My husband made the VERY unfortunate mistake of recently telling me he saw a mutual friend who looked skinny. And then I asked him a question- NO WIFE SHOULD EVER ASK her HUSBAND, ” Honey do you think she is SKINNIER THAN ME?”
In theory as a married couple you and your spouse should feel so secure in your relationship that no question should be off-limits. And of course that is a true statement and I certainly don’t advocate keeping your feelings a secret from your spouse. Open communication is clearly one of the pillars of a solid marriage. However, there are certain key subjects that will always, without fail, create discord and will unnecessarily strike fear in the hearts of all married men, namely because they know their answers to said questions will cause stress to both you and them. In fact before you attempt to ask one of these off-limits questions, all women need to ask themselves this:
A) What if I don’t like his answer…what then?
B) What if his answer opens up a Pandora’s box?
C) Is this question really worth starting a fight over?
D) Do I really want his honest opinion (or need it for that matter)?
Just what are the five questions you should stay away from and NEVER ask your husband? Keep reading!
#1 Does this dress make my butt look fat?
Bottom line: You have to ask the question- you probably already know the answer.
#2 Do you think that woman is sexy or pretty?
This question will always cause an argument- because if he says yes- it means he’s thinking about other women, and of course us wives NEVER want to conjure up such images within our consciousness.

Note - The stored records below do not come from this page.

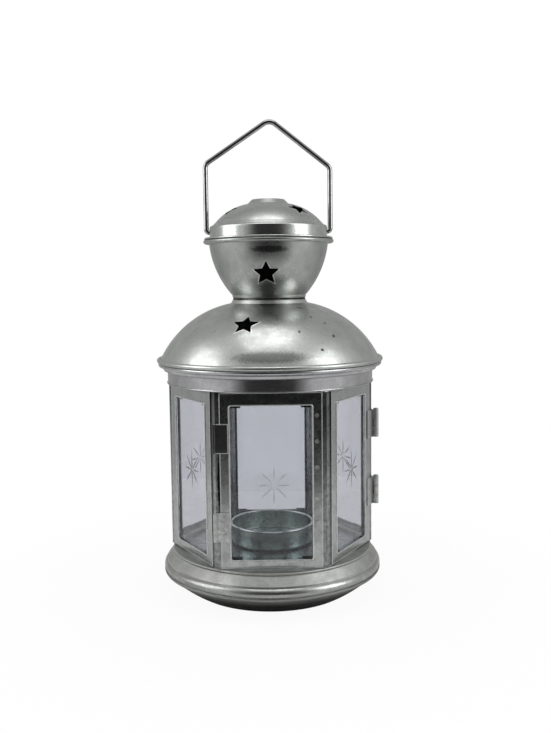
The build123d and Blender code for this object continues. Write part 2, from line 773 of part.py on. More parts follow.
# Lid: foot flange, band with the bail's holes, dome, raised disc
flange_z = lid_z + thin_sheet
band_top = (lid_radius, lid_z + lid_band_height)
shoulder = (lid_radius - lid_shoulder, band_top[1] + lid_shoulder)
lid_dome_foot = (lid_radius - lid_dome_inset, shoulder[1] + lid_dome_foot_rise)
disc_foot = (lid_disc_radius + lid_disc_slope, lid_dome_foot[1] + lid_dome_rise)
disc_edge = (lid_disc_radius, disc_foot[1] + lid_disc_rise)
lid_centre = arc_centre(disc_foot, lid_dome_foot, lid_dome_radius)
lid_star_radius = lid_radius * lid_star_share
star_out = lid_star_radius - lid_centre[0]
star_up = sqrt(lid_dome_radius**2 - star_out**2)
lid_stars = star_sketch(
    lid_star_azimuth,
    lid_star_radius,
    lid_centre[1] + star_up,
    star_out / lid_dome_radius,
    star_up / lid_dome_radius,
    lid_star_tip,
)
with BuildPart() as lid:
    with BuildSketch(Plane.XZ):
        with BuildLine(mode=Mode.PRIVATE) as wall:
            Polyline((lid_radius + lid_flange, flange_z), (lid_radius, flange_z), band_top)
            RadiusArc(band_top, shoulder, -lid_shoulder)
            Line(shoulder, lid_dome_foot)
            RadiusArc(lid_dome_foot, disc_foot, -lid_dome_radius)
            Polyline(disc_foot, disc_edge, (0, disc_edge[1]))
            offset(amount=thin_sheet, side=Side.LEFT, closed=True)
        with BuildLine():
            retrace(wall.edges())
        make_face()
        with Locations((lid_radius + lid_flange, lid_z + lid_hem)):
            Circle(lid_hem)
    revolve(axis=Axis.Z)
    with BuildSketch(Plane.YZ):
        with Locations((0, pivot_z)):
            Circle(wire + bail_hole_clearance)
    extrude(amount=lid_radius + lid_flange, both=True, mode=Mode.SUBTRACT)
    extrude(lid_stars, amount=-2 * punch_depth, mode=Mode.SUBTRACT)
write(lid, "lid")

# Bail: one bent wire whose ends turn in through the lid's band
with BuildPart() as bail:
    with BuildLine(Plane.XZ) as bail_path:
        FilletPolyline(
            (bail_stub - bail_leg, pivot_z),
            (-bail_leg, pivot_z),
            (-bail_leg, pivot_z + bail_left_shoulder),
            (bail_apex_shift, pivot_z + bail_apex),
            (bail_leg, pivot_z + bail_right_shoulder),
            (bail_leg, pivot_z),
            (bail_leg - bail_stub, pivot_z),
            radius=[
                bail_foot_bend,
                bail_shoulder_bend,
                bail_apex_bend,
                bail_shoulder_bend,
                bail_foot_bend,
            ],
        )
    with BuildSketch(Plane(origin=bail_path.line @ 0, z_dir=bail_path.line % 0)):
        Circle(wire)
    sweep(path=bail_path.line)
write(bail, "bail")
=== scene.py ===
import math

import bmesh
import bpy
from bpy.props import FloatProperty, FloatVectorProperty, PointerProperty
from mathutils import Matrix, Vector


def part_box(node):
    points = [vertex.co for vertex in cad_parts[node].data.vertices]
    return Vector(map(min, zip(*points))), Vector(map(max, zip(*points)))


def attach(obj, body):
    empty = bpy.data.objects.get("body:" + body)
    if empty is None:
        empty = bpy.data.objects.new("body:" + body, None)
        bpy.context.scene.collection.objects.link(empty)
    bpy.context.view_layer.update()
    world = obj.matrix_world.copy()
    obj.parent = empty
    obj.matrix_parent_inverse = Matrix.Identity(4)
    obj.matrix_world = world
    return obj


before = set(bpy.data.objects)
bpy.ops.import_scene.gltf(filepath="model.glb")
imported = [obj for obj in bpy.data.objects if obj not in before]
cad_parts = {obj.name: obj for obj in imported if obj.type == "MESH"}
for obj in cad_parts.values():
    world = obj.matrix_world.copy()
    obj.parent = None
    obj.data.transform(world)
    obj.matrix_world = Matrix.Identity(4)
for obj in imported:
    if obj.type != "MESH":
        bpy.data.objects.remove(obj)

bl_info = {
    "name": "Punched Tin Lantern",
    "version": (1, 0, 0),
    "blender": (4, 5, 0),
    "location": "View3D > Sidebar > Lantern",
    "description": "Finishes, trim, cut stars and stage for a six-sided tin lantern",
    "category": "Object",
}

# Which nodes take which finish
# Middle point of each dome, whose inner faces get soot and painted shade
DOME_MIDDLES = {"roof": 0.105, "chimney_bowl": 0.188, "lid": 0.178}
BAND_NODES = ("top_band", "eave_ring")
BASE_NODES = ("base_pan", "base_plinth")
POST_NODES = (
    "post_front_left", "post_left", "post_rear_left", "post_rear_right", "post_hinge", "door_post",
)
FRAME_NODES = (
    "frame_left_front", "frame_left_rear", "frame_rear", "frame_right_rear", "door_frame_side",
)
FITTING_NODES = (
    "upper_hinge_body_leaf", "lower_hinge_body_leaf", "upper_hinge_door_leaf",
    "lower_hinge_door_leaf", "upper_hinge_pin", "lower_hinge_pin", "door_clinches", "cup_rivet",
)
CLIP_NODES = ("upper_clip", "lower_clip", "clip_rivets")
PANE_NODES = (
    "pane_left_front", "pane_left_rear", "pane_rear", "pane_right_rear", "pane_door_front",
    "pane_door_side",
)

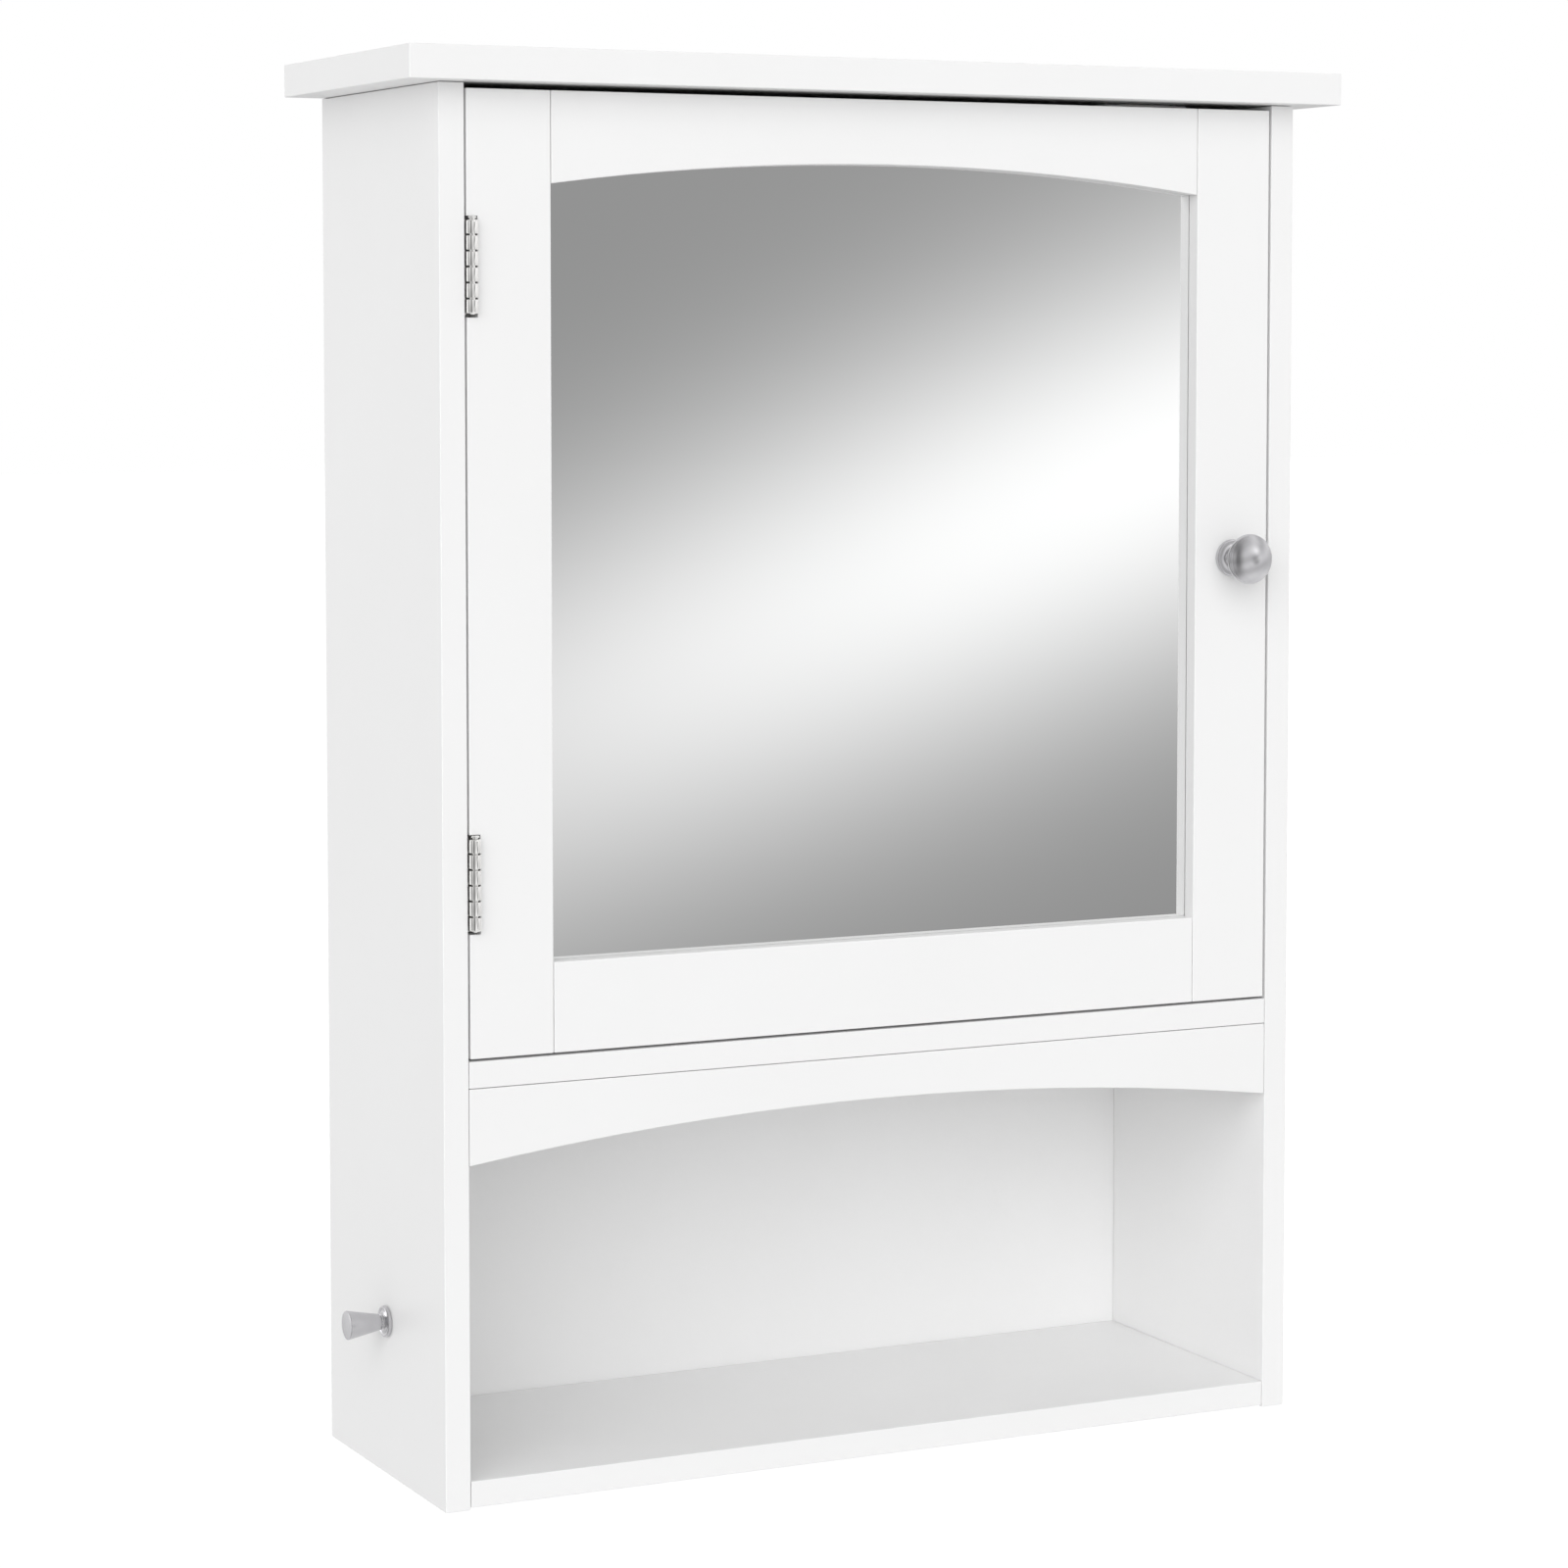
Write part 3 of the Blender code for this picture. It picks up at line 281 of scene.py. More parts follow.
PAINT = white_paint()
BACK_PAINT = white_paint("rolled_white_back_board", 0.00005, 0.935)
MIRROR = silvered_mirror()
MIRROR_BACK = mirror_back()
GLASS_EDGE = glass_edge()
HARDBOARD = hardboard()
STEEL = bright_steel()
NICKEL = satin_nickel()
ZINC = zinc_plate()
PLASTIC = moulded_plastic()
FERRITE = ferrite()


# ---------------------------------------------------------------- mesh tools

def new_object(name, mesh):
    made = bpy.data.objects.new(name, mesh)
    bpy.context.scene.collection.objects.link(made)
    return made


def as_object(name, shape):
    """Close a bmesh into a new object, with its faces turned outwards."""
    bmesh.ops.recalc_face_normals(shape, faces=shape.faces)
    mesh = bpy.data.meshes.new(name)
    shape.to_mesh(mesh)
    shape.free()
    return new_object(name, mesh)


def finished(obj):
    """Apply an object's modifiers, weld it, and shade it smooth between its sharp edges."""
    bpy.context.view_layer.update()
    mesh = bpy.data.meshes.new_from_object(obj.evaluated_get(bpy.context.evaluated_depsgraph_get()))
    shape = bmesh.new()
    shape.from_mesh(mesh)
    bmesh.ops.remove_doubles(shape, verts=shape.verts, dist=1e-7)
    bmesh.ops.recalc_face_normals(shape, faces=shape.faces)
    shape.to_mesh(mesh)
    shape.free()
    mesh.shade_smooth()
    mesh.set_sharp_from_angle(angle=math.radians(32))
    old = obj.data
    obj.modifiers.clear()
    obj.data = mesh
    bpy.data.meshes.remove(old)
    return obj


def lathe(name, profile, steps=TURNED_STEPS):
    """Turn (radius, height) points round local Z; the first and last lie on the axis."""
    shape = bmesh.new()
    rings = []
    for radius, height in profile:
        if radius < 1e-9:
            rings.append([shape.verts.new((0.0, 0.0, height))])
            continue
        angles = [2 * math.pi * step / steps for step in range(steps)]
        rings.append([shape.verts.new((radius * math.cos(a), radius * math.sin(a), height)) for a in angles])
    for upper, lower in zip(rings, rings[1:]):
        for step in range(steps):
            after = (step + 1) % steps
            corners = [upper[step % len(upper)], upper[after % len(upper)],
                       lower[after % len(lower)], lower[step % len(lower)]]
            shape.faces.new(list(dict.fromkeys(corners)))
    return as_object(name, shape)


def slab(name, low, high, rounding=0.0, segments=3):
    """A board between two corners; its rounding is a modifier until it is finished."""
    low, high = Vector(low), Vector(high)
    mesh = bpy.data.meshes.new(name)
    shape = bmesh.new()
    place = Matrix.Translation((low + high) / 2) @ Matrix.Diagonal((*(high - low), 1.0))
    bmesh.ops.create_cube(shape, size=1.0, matrix=place)
    shape.to_mesh(mesh)
    shape.free()
    made = new_object(name, mesh)
    if rounding:
        round_edges(made, rounding, segments)
    return made


def round_edges(obj, radius, segments):
    bevel = obj.modifiers.new("rounding", "BEVEL")
    bevel.width = radius
    bevel.segments = segments
    bevel.limit_method = "ANGLE"
    bevel.angle_limit = math.radians(40)
    bevel.use_clamp_overlap = True


def combine(obj, tool, operation):
    """Cut with a tool or join it on at once, and drop the tool."""
    modifier = obj.modifiers.new(operation.lower(), "BOOLEAN")
    modifier.operation = operation
    modifier.solver = "MANIFOLD"
    modifier.object = tool
    finished(obj)
    bpy.data.objects.remove(tool, do_unlink=True)


def arc(centre, radius, from_degrees, to_degrees, steps):
    """Points of a profile's arc, angles from outwards (0) to up (90)."""
    points = []
    for step in range(steps + 1):
        angle = math.radians(from_degrees + (to_degrees - from_degrees) * step / steps)
        points.append((centre[0] + radius * math.cos(angle), centre[1] + radius * math.sin(angle)))
    return points


def aimed(obj, at, direction):
    """Put local Z along the direction, with the origin at the point."""
    obj.matrix_world = Matrix.Translation(at) @ Vector(direction).to_track_quat("Z", "Y").to_matrix().to_4x4()


def cover(obj, *materials):
    obj.data.materials.clear()
    for material in materials:
        obj.data.materials.append(material)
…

#3 Do you think I should eat this?
Once again you know what you should and shouldn’t eat- and your husband’s answer will ultimately tell you something you might not want to hear– or you might take his opinion as trying to steer you in a direction you feel he has no right taking you.
#4 Do you like this dating reality show I’m watching?
Let’s face it- men don’t understand why or what compels women to watch these shows. PERIOD.
#5 Why do you love me?
Men don’t do well when put on the spot- instead of asking for verbal validation, let your husband show you his feelings through his actions as opposed to his words.
I love this! I’ve never been one to do that whole “make me feel good” bit. It’s such a dirty trick.
I love this! Never ask a question you don’t want an answer to! There’s a reason it’s been a saying for a bazillion years.
As a husband, I completely appreciate this post so much. I’m so glad my wife has never been one to ask questions like this. She’s completely secure in herself, and I love that.
If I were to ask my husband if a dress made me look fat, he would say no without even looking. Definitely don’t ask questions you don’t want answers to though- to anyone.
This is awesome, to be honest! Love it, it’s true we ask questions that we really don’t want the honest answer from yet we ask…. I like when a husband tells his wife it’s bro code, we as men are note allowed to answer such questions (most of which are on your list) haha!
I have to admit I don’t think I’ve ever asked my OH any of those bar should I eat this, only because I can’t eat after a certain time and if I don’t have the time and he does I’ll ask and he’ll just say it’s a bit late and that’s the end of that.
Yeah, don’t think I have or ever would ask my husband these questions. Not something that would do either one of us any good.
These are really great points! Sometimes there are things that we really don’t need to talk about or things that are not important to ask. 🙂
I agree. I’ve been with my husband for 20 years and can say I have never asked him a single question like these you have posted here.
Honestly, I never asked my husband any of those questions. I would rather ask him questions about current events, history and the weather forecast. LOL. Seriously, those questions are so shallow and would only come from women who feel insecure of themselves.
These are definitely questions to avoid. I think they’re just going to start something that you and your husband will regret. It’s definitely better to avoid questions like these.
Asking these questions would be like picking fights with your husband. It’s not healthy at all and it would be best to just avoid them! Great tips!
Such a great tips and it’s better to avoid this kind of question when you really know the answer.